The two important benefits that were found in the WHI study, regardless of whether estrogen and progesterone were given or estrogen alone was used, were:

A decreased risk of osteoporosis related hip fractures.

A decreased risk of colorectal cancer.

Does age matter when considering HRT?

The majority of the women studied by the WHI study were older women. This is considered one of the flaws of the study by advocates of HRT.

The women included in the study were an average age of 63 years.

When women aged 50-59 years who took estrogen were studied, it was found that they had fewer heart attacks and deaths from heart disease than participants taking a placebo.

Therefore HRT in younger menopausal women may not have the terrifying implications that it does for older women.

To address the issues of younger women and HRT, a study called KEEPS (Kronos Early Estrogen Prevention Study) is under way, but it will take several years to complete.

Will you benefit from hormone replacement?

In spite of all the inherent health risks mentioned, HRT still has a role in treating menopausal symptoms especially when severe.

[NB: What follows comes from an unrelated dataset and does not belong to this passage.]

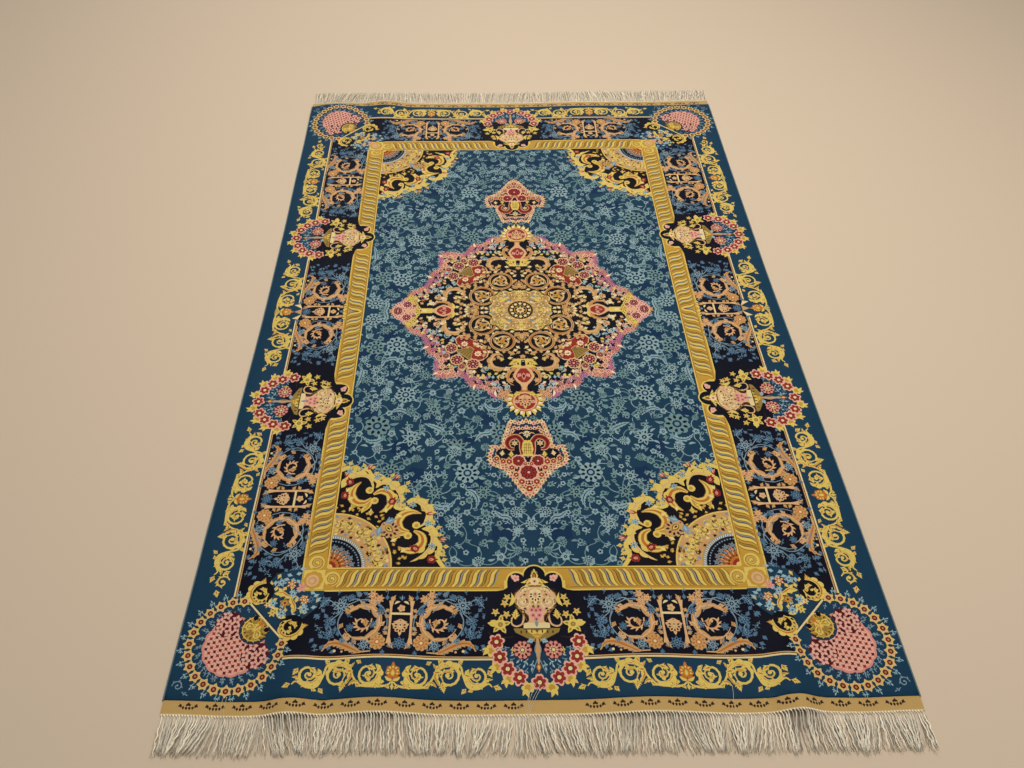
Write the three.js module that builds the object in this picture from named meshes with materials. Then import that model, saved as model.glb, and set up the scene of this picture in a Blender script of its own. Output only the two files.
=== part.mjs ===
// A silk rug lying on the floor.
// It is one knotted cloth with a flat-woven band at each end, and its warp ends hang out as two fringes.
// Millimetres, +Z up. The rug's length runs along Y, its near end is at -Y, and the floor is z = 0.
import * as THREE from "three";

// Driving dimensions
const PILE_WIDTH = 1350;
const PILE_LENGTH = 2000;
const PILE_THICK = 3;
const BAND_WIDTH = 26;
const BAND_THICK = 1.4;
const FRINGE_LENGTH = 75;
const SELVEDGE_WIDTH = 3;
const SELVEDGE_THICK = 2;
const SHORN_BEVEL = 1.6; // the pile's shorn edge slopes down to the band over this width
const GAP = 0.45; // between the cloth and the fringe combs, about 0.3 where they curve together

const HALF_WIDTH = PILE_WIDTH / 2;
const HALF_LENGTH = PILE_LENGTH / 2;
const REACH = HALF_LENGTH + BAND_WIDTH + FRINGE_LENGTH; // how far the longest fringe ends reach

// Each side is drawn in a little between the corners, unevenly
const SIDE_DRAW_IN = {
  left: [
    { y: -1000, inset: 0 },
    { y: -700, inset: 4 },
    { y: -400, inset: 9 },
    { y: 0, inset: 13 },
    { y: 300, inset: 12 },
    { y: 650, inset: 8 },
    { y: 1000, inset: 5 },
  ],
  right: [
    { y: -1000, inset: 0 },
    { y: -650, inset: 1 },
    { y: -250, inset: 4 },
    { y: 150, inset: 7 },
    { y: 500, inset: 6 },
    { y: 1000, inset: 3 },
  ],
};

// Each end edge runs a little out or in from its straight line
const END_WANDER = {
  near: [
    { x: -675, out: -3 },
    { x: -540, out: 1 },
    { x: -440, out: -1 },
    { x: -300, out: -3 },
    { x: -110, out: 1 },
    { x: 60, out: 0 },
    { x: 210, out: -2 },
    { x: 360, out: 0 },
    { x: 455, out: -3 },
    { x: 560, out: -1 },
    { x: 675, out: -4 },
  ],
  far: [
    { x: -675, out: -1 },
    { x: -540, out: 0 },
    { x: -350, out: -3 },
    { x: -180, out: -8 },
    { x: 0, out: -10 },
    { x: 250, out: -4 },
    { x: 480, out: -7 },
    { x: 675, out: -3 },
  ],
};

// Ripples that start at an end edge and die away into the rug
// lift: height of the crest, half: half its width, run: how far it goes in from the edge,
// crest: the crest's distance from the edge, brink: the share of the lift that is left at the edge itself
const RIPPLES = [
  { end: "near", x: -446, lift: 16, half: 62, run: 240, crest: 0, brink: 1 },
  { end: "near", x: -292, lift: 12, half: 110, run: 320, crest: 0, brink: 1 },
  { end: "near", x: 196, lift: 10, half: 150, run: 280, crest: 0, brink: 1 },
  { end: "near", x: 455, lift: 18, half: 54, run: 260, crest: 0, brink: 1 },
  { end: "far", x: -590, lift: 14, half: 130, run: 220, crest: 30, brink: 0.25 },
  { end: "far", x: -425, lift: 11, half: 100, run: 200, crest: 0, brink: 1 },
];

// Cloth rows, as distances in from the outer edge of an end band
const END_ROWS = [
  0,
  BAND_WIDTH - SHORN_BEVEL,
  BAND_WIDTH,
  52,
  78,
  118,
  168,
  228,
  290,
  350,
];
const MIDDLE_ROWS = 5;

// Cloth columns
const COLUMN_PITCH = 75;
const COLUMN_CLEAR = 16; // a plain column nearer than this to a ripple's own column is left out
const RIPPLE_STEPS = [-1, -0.67, -0.36, 0, 0.36, 0.67, 1];

// Fringe combs
const TEETH = 45;
const SPINE_DEPTH = 4;
const TOOTH_ROOT = 0.82; // of the pitch
const TOOTH_TIP = 0.6;
const TOOTH_LEAN = 4;
const TOOTH_SHORTFALL = 12; // how much shorter than the longest a tooth may be
const FULL_TOOTH = { every: 9, first: 4 }; // these teeth have the full length
const TOOTH_ROWS = [0.22, 0.55, 1]; // of a tooth's length
const STRAND_THICK = 1.2;
const STRAND_THICK_TIP = 0.85;
const STRAND_FALL = 34; // the strands come down to the floor within this distance of the edge

const SMALL = 1e-6;
const SHUFFLE = { index: 12.9898, salt: 78.233, spread: 43758.5453 }; // unrelated numbers, for unevenness
const SALTS = { near: { lean: 1, length: 4 }, far: { lean: 2, length: 5 } };

function smooth(t) {
  const s = Math.min(1, Math.max(0, t));
  return s * s * (3 - 2 * s);
}

function straight(t) {
  return t;
}

function mix(a, b, t) {
  return a + (b - a) * t;
}

// The value of a short table at a place, with soft turns at its rows
function readTable(rows, place, value, at, ease = smooth) {
  if (at <= rows[0][place]) return rows[0][value];
  for (let i = 1; i < rows.length; i++) {
    const a = rows[i - 1];
    const b = rows[i];
    if (at <= b[place]) return mix(a[value], b[value], ease((at - a[place]) / (b[place] - a[place])));
  }
  return rows[rows.length - 1][value];
}

// A repeatable unevenness between -1 and 1
function uneven(index, salt) {
  const s = Math.sin(index * SHUFFLE.index + salt * SHUFFLE.salt) * SHUFFLE.spread;
  return 2 * (s - Math.floor(s)) - 1;
}

// Height of the cloth's underside over the floor at a place on the woven plan
function liftAt(x, y) {
  let lift = 0;
  for (const ripple of RIPPLES) {
    const across = (x - ripple.x) / ripple.half;
    if (Math.abs(across) >= 1) continue;
    const bell = Math.cos((across * Math.PI) / 2) ** 2;
    const outer = HALF_LENGTH + BAND_WIDTH;
    const inward = ripple.end === "near" ? y + outer : outer - y;
    const fade = 1 - smooth((inward - ripple.crest) / (ripple.run - ripple.crest));
    const climb = ripple.crest > 0 ? mix(ripple.brink, 1, smooth(inward / ripple.crest)) : 1;
    lift += ripple.lift * bell * fade * climb;
  }
  return lift;
}

// Where a place on the straight woven plan lies on the real, slightly drawn-in rug
function placeOnPlan(x, y) {
  const side = x < 0 ? "left" : "right";
  const inset = readTable(SIDE_DRAW_IN[side], "y", "inset", y);
  const end = y < 0 ? "near" : "far";
  const share = Math.min(1, Math.abs(y) / HALF_LENGTH) ** 4;
  const out = readTable(END_WANDER[end], "x", "out", x) * share;
  return { x: x * (1 - inset / HALF_WIDTH), y: y + Math.sign(y) * out };
}

// A closed thin solid over a grid of corners. Only the cells that keep() names are filled.
// corner(i, j) gives { x, y, low, high }.
function sheetGeometry(columns, rows, corner, keep) {
  const positions = [];
  const index = [];
  const numbers = new Map();
  const numberOf = (i, j, upper) => {
    const key = `${i},${j},${upper}`;
    if (!numbers.has(key)) {
      const c = corner(i, j);
      numbers.set(key, positions.length / 3);
      positions.push(c.x, c.y, upper ? c.high : c.low);
    }
    return numbers.get(key);
  };
  const quad = (a, b, c, d) => index.push(a, b, c, a, c, d);
  const filled = (i, j) => i >= 0 && j >= 0 && i < columns - 1 && j < rows - 1 && keep(i, j);
  for (let i = 0; i < columns - 1; i++) {
    for (let j = 0; j < rows - 1; j++) {
      if (!filled(i, j)) continue;
      const around = [[i, j], [i + 1, j], [i + 1, j + 1], [i, j + 1]];
      const low = around.map(([a, b]) => numberOf(a, b, false));
      const high = around.map(([a, b]) => numberOf(a, b, true));
      quad(high[0], high[1], high[2], high[3]);
      quad(low[3], low[2], low[1], low[0]);
      const neighbours = [[i, j - 1], [i + 1, j], [i, j + 1], [i - 1, j]];
      neighbours.forEach(([a, b], k) => {
        if (filled(a, b)) return;
        const n = (k + 1) % 4;
        quad(low[k], low[n], high[n], high[k]);
      });
    }
  }
  const geometry = new THREE.BufferGeometry();
  geometry.setAttribute("position", new THREE.Float32BufferAttribute(positions, 3));
  geometry.setIndex(index);
  geometry.computeVertexNormals();
  return geometry;
}

function clothColumns() {
  const columns = [-HALF_WIDTH, -HALF_WIDTH + SELVEDGE_WIDTH, HALF_WIDTH - SELVEDGE_WIDTH, HALF_WIDTH];
  for (const ripple of RIPPLES) {
    for (const step of RIPPLE_STEPS) {
      const x = ripple.x + step * ripple.half;
      if (Math.abs(x) < HALF_WIDTH - COLUMN_CLEAR) columns.push(x);
    }
  }
  const clear = (x) => columns.every((other) => Math.abs(other - x) >= COLUMN_CLEAR);
  for (let x = 0; x < HALF_WIDTH; x += COLUMN_PITCH) {
    for (const side of [-x, x]) {
      if (clear(side)) columns.push(side);
    }
  }
  return columns.sort((a, b) => a - b).filter((x, i, all) => i === 0 || x - all[i - 1] > SMALL);
}

// Straight runs of an end band's outer edge between the cloth's columns
function endEdgeLine(end) {
  const y = (HALF_LENGTH + BAND_WIDTH) * (end === "near" ? -1 : 1);
  return clothColumns().map((x) => ({ x, edge: placeOnPlan(x, y).y }));
}

function clothRows() {
  const outer = HALF_LENGTH + BAND_WIDTH;
  const near = END_ROWS.map((inward) => inward - outer);
  const far = END_ROWS.map((inward) => outer - inward).reverse();
  const from = near[near.length - 1];
  const middle = [];
  for (let k = 1; k < MIDDLE_ROWS; k++) middle.push(mix(from, -from, k / MIDDLE_ROWS));
  return [...near, ...middle, ...far];
}

function clothThickness(x, y) {
  if (Math.abs(y) > HALF_LENGTH + SMALL) return BAND_THICK;
  return Math.abs(x) > HALF_WIDTH - SMALL ? SELVEDGE_THICK : PILE_THICK;
}

function rugBody() {
  const columns = clothColumns();
  const rows = clothRows();
  const corner = (i, j) => {
    const place = placeOnPlan(columns[i], rows[j]);
    const low = liftAt(columns[i], rows[j]);
    return { ...place, low, high: low + clothThickness(columns[i], rows[j]) };
  };
  return sheetGeometry(columns.length, rows.length, corner, () => true);
}

// One fringe: a narrow spine along the band's edge, with a tooth for each lock of strands
function fringeComb(end) {
  const sign = end === "near" ? -1 : 1;
  const salt = SALTS[end];
  const pitch = PILE_WIDTH / TEETH;
  const bandEdge = HALF_LENGTH + BAND_WIDTH;
  const edgeLine = endEdgeLine(end);
  const sharesAcross = [0, SPINE_DEPTH / FRINGE_LENGTH, ...TOOTH_ROWS];
  const columns = 2 * TEETH;
  const corner = (i, j) => {
    const tooth = Math.floor(i / 2);
    const hand = i % 2 === 0 ? -1 : 1;
    const share = sharesAcross[j];
    const width = pitch * mix(TOOTH_ROOT, TOOTH_TIP, share);
    const lean = TOOTH_LEAN * uneven(tooth, salt.lean) * share * share;
    const middle = -HALF_WIDTH + pitch * (tooth + 0.5);
    const outermost = (i === 0 || i === columns - 1) && j < 2;
    const woven = outermost ? hand * HALF_WIDTH : middle + (hand * width) / 2;
    const root = placeOnPlan(woven, sign * bandEdge);
    const isFull = tooth % FULL_TOOTH.every === FULL_TOOTH.first;
    const shortfall = isFull ? 0 : (TOOTH_SHORTFALL / 2) * (1 + uneven(tooth, salt.length));
    const edge = readTable(edgeLine, "x", "edge", woven, straight);
    const length = REACH - shortfall - GAP - Math.abs(edge);
    const fall = 1 - smooth((share * length) / STRAND_FALL);
    const low = liftAt(woven, sign * bandEdge) * fall;
    return {
      x: root.x + lean,
      y: edge + sign * (GAP + share * length),
      low,
      high: low + mix(STRAND_THICK, STRAND_THICK_TIP, share),
    };
  };
  const keep = (i, j) => j === 0 || i % 2 === 0;
  const mirrored = (i, j) => (sign < 0 ? corner(columns - 1 - i, j) : corner(i, j));
  const keepMirrored = (i, j) => keep(sign < 0 ? columns - 2 - i : i, j);
  return sheetGeometry(columns, sharesAcross.length, mirrored, keepMirrored);
}

function piece(name, geometry, material) {
  const mesh = new THREE.Mesh(geometry, material);
  mesh.name = name;
  return mesh;
}

const silkPile = new THREE.MeshStandardMaterial({ color: 0x2c5a72, roughness: 0.6, metalness: 0 });
const silkWarp = new THREE.MeshStandardMaterial({ color: 0xe3dac4, roughness: 0.65, metalness: 0 });

const rug = new THREE.Group();
rug.add(piece("rug_body", rugBody(), silkPile));
rug.add(piece("fringe_near", fringeComb("near"), silkWarp));
rug.add(piece("fringe_far", fringeComb("far"), silkWarp));

export default rug;
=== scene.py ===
# %% [markdown]
# # A silk rug on the floor
# A fine knotted rug of about 1.35 by 2 metres, lying flat with its near end towards the camera. It is a
# silk pile on silk warps, closed at both ends by a narrow flat-woven band, with the warp ends hanging out
# as a fringe, and bound along both sides by an overcast cord. The script goes through it in the order in
# which such a rug is made: the design on paper, the pile, the bands, the side cords, the fringe.

# %% Set-up and frame
import math
import random

import bpy
import numpy as np
from mathutils import Matrix, Vector
from mathutils.bvhtree import BVHTree
from mathutils.geometry import delaunay_2d_cdt


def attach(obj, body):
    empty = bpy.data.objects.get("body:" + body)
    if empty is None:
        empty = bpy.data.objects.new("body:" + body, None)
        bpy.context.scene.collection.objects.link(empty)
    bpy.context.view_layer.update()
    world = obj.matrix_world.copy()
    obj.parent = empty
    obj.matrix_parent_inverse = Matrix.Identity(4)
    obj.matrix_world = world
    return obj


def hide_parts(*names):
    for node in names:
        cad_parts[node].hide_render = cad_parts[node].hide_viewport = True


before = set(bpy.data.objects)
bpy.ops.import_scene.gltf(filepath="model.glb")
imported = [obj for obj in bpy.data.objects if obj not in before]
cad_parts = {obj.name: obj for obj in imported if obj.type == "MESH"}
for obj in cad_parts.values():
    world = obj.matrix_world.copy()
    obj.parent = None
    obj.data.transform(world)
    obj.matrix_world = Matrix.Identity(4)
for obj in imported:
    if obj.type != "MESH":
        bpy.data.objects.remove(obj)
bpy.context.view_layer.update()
scene = bpy.context.scene

# %% [markdown]
# ## Driving sizes
# All lengths are millimetres in the rug's own plan, with x across, y along, and the near end at negative y.
# They are the sizes of the CAD, so that the fine surface lies where the CAD surface lies.

# %% Sizes
HALF_W = 675
HALF_L = 1000
PILE_THICK = 3.0
BAND_WIDTH = 26
BAND_THICK = 1.4
FRINGE_LENGTH = 75
STRAND_FALL = 34
TO_METRES = 0.001

# %% [markdown]
# ## How the cloth lies
# A rug on a floor is never a perfect rectangle: the sides are drawn in a little, the ends wander by a few
# millimetres, and low ripples rise at the ends where the cloth is a bit too long for its place. A cloth
# simulation would do this by chance. Short tables give the same soft shapes and keep them equal to the CAD.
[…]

Discuss your particular problems with your doctor.

You may need short term replacement,

To treat hot flashes – HRT is still the most effective treatment.

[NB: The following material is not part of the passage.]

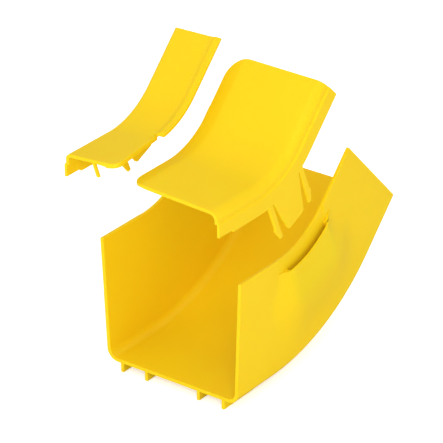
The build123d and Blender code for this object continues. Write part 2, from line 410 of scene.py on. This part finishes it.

Local treatment – To treat vaginal dryness, itching, burning and discomfort with intercourse.

Long term treatment – It is recommended for osteoporosis prevention and treatment, if a patient is considered at risk for osteoporosis and other medications have been deemed unsuitable.

A word of caution

Women already on HRT, or considering it, should take the lowest effective dose and for the shortest amount of time needed to treat their symptoms.

Who should avoid HRT?

Women with breast cancer or a history of blood clots should not take HRT.

Does HRT help to prevent heart disease?

If you are considering HRT for preventing memory loss, heart disease, heart attacks or strokes, don’t take it, because it has been proven not to prevent these problems.

Are there alternatives to hormone replacement?

Healthy lifestyle changes may make a big difference in managing menopausal symptoms.

Don’t smoke

Remain physically active

Eat a low fat, high fibre diet

Manage high blood pressure

Keep cholesterol in check

Control diabetes

Avoid excess alcohol

Maintain a healthy weight

For osteoporosis prevention

The alternatives to be considered before considering hormones are:

Calcium and vitamin D

Weight-bearing exercise

Drugs such as Fosamax, Raloxifene and Calcitonin

Is there a role for alternative medicines in menopause?

Several herbal medicines are being researched. Black Cohosh and soya products, among others, are the subjects of ongoing research. Whether any of these help and whether they have any serious side effects are questions on which the jury is still out.

The most important measure for menopause management is not to think about it as a disease but as a period when the body undergoes changes. This is a time for women when a transition is occurring from the child-bearing years to those devoted to caring for a partner, maybe, grandchildren or other members of the family. Psychologically, this may be a difficult time due to retirement from the woman’s occupation.

This transition should not imply a decline in the health of the woman and she should try to remain physically active. If all general measures fail, HRT can be discussed with a physician and for an individual, short term or long term, the benefits may out weigh the risks; however, it should be an informed choice that is made.